Emission of strong foul odour from the test solution by the end of the 96 h test may be attributed to oxygen depletion. The stressful breathing behavior exhibited by the fish may be as result of respiratory impairment due to effect of toxicant on the gills. The inability of the gills surface to actively carry out gaseous exchange might be responsible for the recorded mortalities which significantly different (p>0.05) and directly proportional to the exposure concentration and period (Fig. 2). The increase in mortality reported in this study as a result of increase in the concentrations of the plant extract was due to the impairment of normal metabolism by the inhibitory parents in the extract which could produce digitalis-like action that my result into arrhythmia, loss of normal heart beat rhythm, leading to serious disorder and severe cases may be fatal resulting to death (Oti, 2003).

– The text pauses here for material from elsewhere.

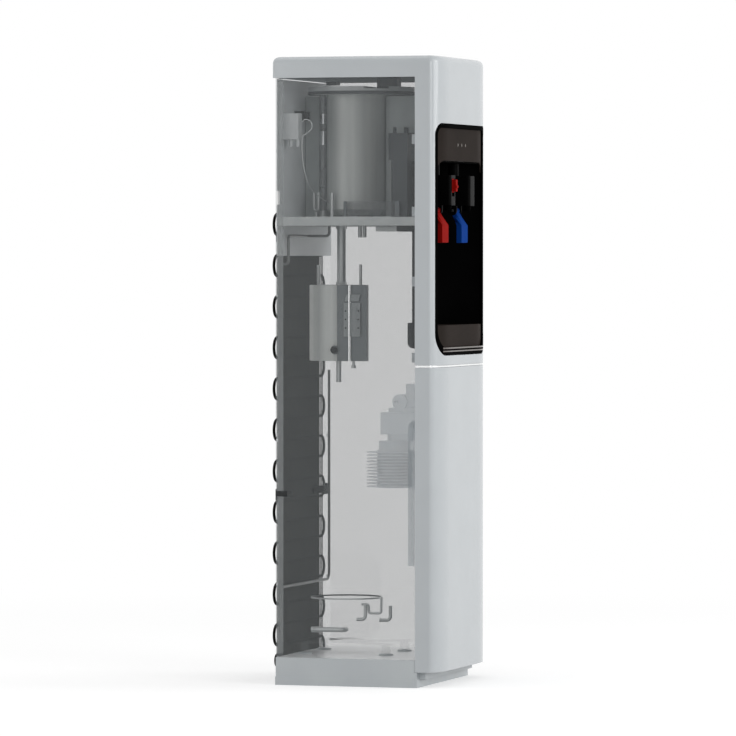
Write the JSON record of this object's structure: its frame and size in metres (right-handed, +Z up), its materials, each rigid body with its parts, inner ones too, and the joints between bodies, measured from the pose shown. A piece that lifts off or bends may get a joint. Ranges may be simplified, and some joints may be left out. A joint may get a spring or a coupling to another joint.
{
  "type": "bottleless water cooler",
  "caption": "Tall floor-standing water cooler with see-through side panels, a dispensing alcove with lever taps and a drip tray, inner tanks, a filter, a compressor and a rear condenser.",
  "frame": {"origin": "centre of the bounding box's bottom face, on the floor", "axes": "+Z up, -Y towards the front with the taps, +X to the right hand of someone who looks along +Y at the front, so the hot tap is at -X"},
  "size_m": [0.3, 0.2981, 1.04],
  "materials": {
    "painted_steel": "satin light grey powder coat",
    "smoked_panel": "see-through smoked grey sheet",
    "front_plastic": "glossy silver grey moulding",
    "trim_plastic": "glossy white",
    "galvanised_steel": "dull zinc grey sheet",
    "bright_steel": "bright zinc plated",
    "black_plastic": "glossy black",
    "smoked_fascia": "glossy dark bronze",
    "lens_plastic": "frosted lens",
    "board": "green solder mask",
    "red_plastic": "glossy red",
    "blue_plastic": "glossy blue",
    "green_plastic": "glossy green",
    "dark_plastic": "matt dark grey",
    "grey_plastic": "matt light grey",
    "white_plastic": "matt white",
    "filter_plastic": "glossy pale grey",
    "stainless_steel": "drawn stainless steel",
    "tube_steel": "plain drawn tube",
    "dark_steel": "dark grey sheet",
    "foam": "rigid grey foam",
    "clear_tube": "clear tube",
    "copper": "bright copper tube",
    "compressor_paint": "pale gloss enamel, drawn see-through",
    "rubber_feet": "matt rubber",
    "black_paint": "satin black enamel"
  },
  "bodies": {
    "cabinet": {"base_tray": "painted_steel", "left_side_panel": "smoked_panel", "right_side_panel": "smoked_panel", "rear_panel": "painted_steel", "upper_shell": "front_plastic", "lower_front_panel": "front_plastic", "seam_strip": "trim_plastic", "shelf": "galvanised_steel", "cabinet_screws": "bright_steel", "alcove_bezel": "black_plastic", "alcove_liner": "black_plastic", "control_fascia": "smoked_fascia", "indicator_lenses": "lens_plastic", "control_board": "board", "hot_tap_housing": "black_plastic", "cold_tap_housing": "black_plastic", "tap_nozzles": "black_plastic", "paddle_pins": "bright_steel", "valve_housing": "dark_plastic", "cold_tank": "stainless_steel", "cold_tank_lid": "grey_plastic", "inlet_fittings": "dark_plastic", "insulation_half": "foam", "tank_cradle": "dark_steel", "vent_tube": "clear_tube", "cold_tank_tubes": "tube_steel", "thermostat_box": "grey_plastic", "capillary_tube": "tube_steel", "evaporator_coil": "copper", "hot_tank": "stainless_steel", "hot_tank_plate": "dark_steel", "hot_thermostats": "grey_plastic", "hot_feed_pipe": "tube_steel", "hot_tank_tubes": "tube_steel", "heating_element": "stainless_steel", "compressor_shell": "compressor_paint", "compressor_cap": "compressor_paint", "compressor_ring": "tube_steel", "compressor_tubes": "tube_steel", "compressor_feet": "rubber_feet", "condenser_coil": "black_paint", "condenser_wires": "black_paint", "condenser_clips": "black_plastic", "refrigerant_line": "tube_steel", "filter_head": "filter_plastic", "filter_tube": "filter_plastic", "water_inlet": "white_plastic", "switch_frame": "black_plastic", "power_inlet": "black_plastic"},
    "hot_paddle": {"hot_paddle": "red_plastic"},
    "cold_paddle": {"cold_paddle": "blue_plastic"},
    "safety_lock": {"safety_lock": "red_plastic"},
    "drip_tray": {"drip_tray": "smoked_fascia"},
    "drip_grille": {"drip_grille": "smoked_fascia"},
    "float": {"float_arm": "bright_steel", "float_ball": "white_plastic"},
    "reset_button": {"reset_button": "black_plastic"},
    "filter_cartridge": {"filter_cartridge": "filter_plastic"},
    "hot_switch": {"hot_switch": "red_plastic"},
    "cold_switch": {"cold_switch": "green_plastic"}
  },
  "joints": [
    {"name": "hot_paddle_hinge", "type": "hinge", "parent": "cabinet", "child": "hot_paddle", "pos_m": [-0.0565, -0.11058, 0.7865], "axis": [1, 0, 0], "range_deg": [0, 12], "stiffness_Nm_per_rad": 0.8, "springref_deg": -6.88},
    {"name": "cold_paddle_hinge", "type": "hinge", "parent": "cabinet", "child": "cold_paddle", "pos_m": [0.0565, -0.11058, 0.7865], "axis": [1, 0, 0], "range_deg": [0, 12], "stiffness_Nm_per_rad": 0.8, "springref_deg": -6.88},
    {"name": "safety_lock_slide", "type": "slide", "parent": "cabinet", "child": "safety_lock", "axis": [0, 0, -1], "range_m": [0, 0.006], "stiffness_N_per_m": 250, "springref_m": -0.004},
    {"name": "drip_tray_slide", "type": "slide", "parent": "cabinet", "child": "drip_tray", "axis": [0, -1, 0], "range_m": [0, 0.09]},
    {"name": "drip_grille_lift", "type": "slide", "parent": "drip_tray", "child": "drip_grille", "axis": [0, 0, 1], "range_m": [0, 0.04]},
    {"name": "float_hinge", "type": "hinge", "parent": "cabinet", "child": "float", "pos_m": [0, 0.00232, 0.9495], "axis": [1, 0, 0], "range_deg": [0, 22]},
    {"name": "reset_button_slide", "type": "slide", "parent": "cabinet", "child": "reset_button", "axis": [1, 0, 0], "range_m": [0, 0.0015], "stiffness_N_per_m": 600, "springref_m": -0.001},
    {"name": "filter_twist", "type": "hinge", "parent": "cabinet", "child": "filter_cartridge", "pos_m": [0, -0.02258, 0.36], "axis": [0, 0, 1], "range_deg": [0, 60]},
    {"name": "hot_switch_rock", "type": "hinge", "parent": "cabinet", "child": "hot_switch", "pos_m": [-0.045, 0.13423, 0.945], "axis": [-1, 0, 0], "range_deg": [0, 14]},
    {"name": "cold_switch_rock", "type": "hinge", "parent": "cabinet", "child": "cold_switch", "pos_m": [-0.015, 0.13423, 0.945], "axis": [-1, 0, 0], "range_deg": [0, 14]}
  ]
}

Changes in the skin colouration of the fish observed in each experimental tanks was similar to the observation made by Oti (2003) when Heteroclarias fingerlings were exposed to Thevetia peruviana bark water extract. This may be as a result of the dispersion response of the melanin pigments in the chromatophores which move towards the periphery by pituitary hormone intervention, Melanocyte Stimulating Hormone (MSH) (Oti, 2003; Oti and Ukpabi, 2005). It has been stated earlier by Novales (1959) that MSH is the most important pigment movement determinant factor within the chromatophores. E. heterophylla like others toxicants contain some chemicals which affects dispersion and as well induces melanocyte stimulating hormones, since dark patches and other changes in colourations were only observed on fish in the treatments group and not dependent on the variation of the concentration of the extract (toxicants).
Based on the 96 h LC50 (1.81 g L-1) and an empirical applicable factor of 0.1 (Sprague, 1971), the safety level was 0.18 g L-1 water extract of E. heterophylla concentrations on B. occidentalis was lower to safety level of 0.24 g L-1 reported for the fresh plant exposed to the same fish under the same experimental condition (Dan-Ologe et al., 2006). The threshold concentration that produces statistically significant deleterious effect as seen in Probit mortality (Table 2 and Fig. 1) is commonly expressed as the maximum acceptable toxicant concentration (Wickins, 1976). The indiscriminate utilization of this plant extract by fish farmers as ichthyotoxin should be discourage since a lower concentration will even lead to higher mortality of fish apart from causing some obvious physiological disorderliness. The identified bioactive ingredients by bioactive ingredients (Madureira et al., 2004a, b) from the milky juice of this plant may not only cause physiological stress but have adverse effect on the ecosystem.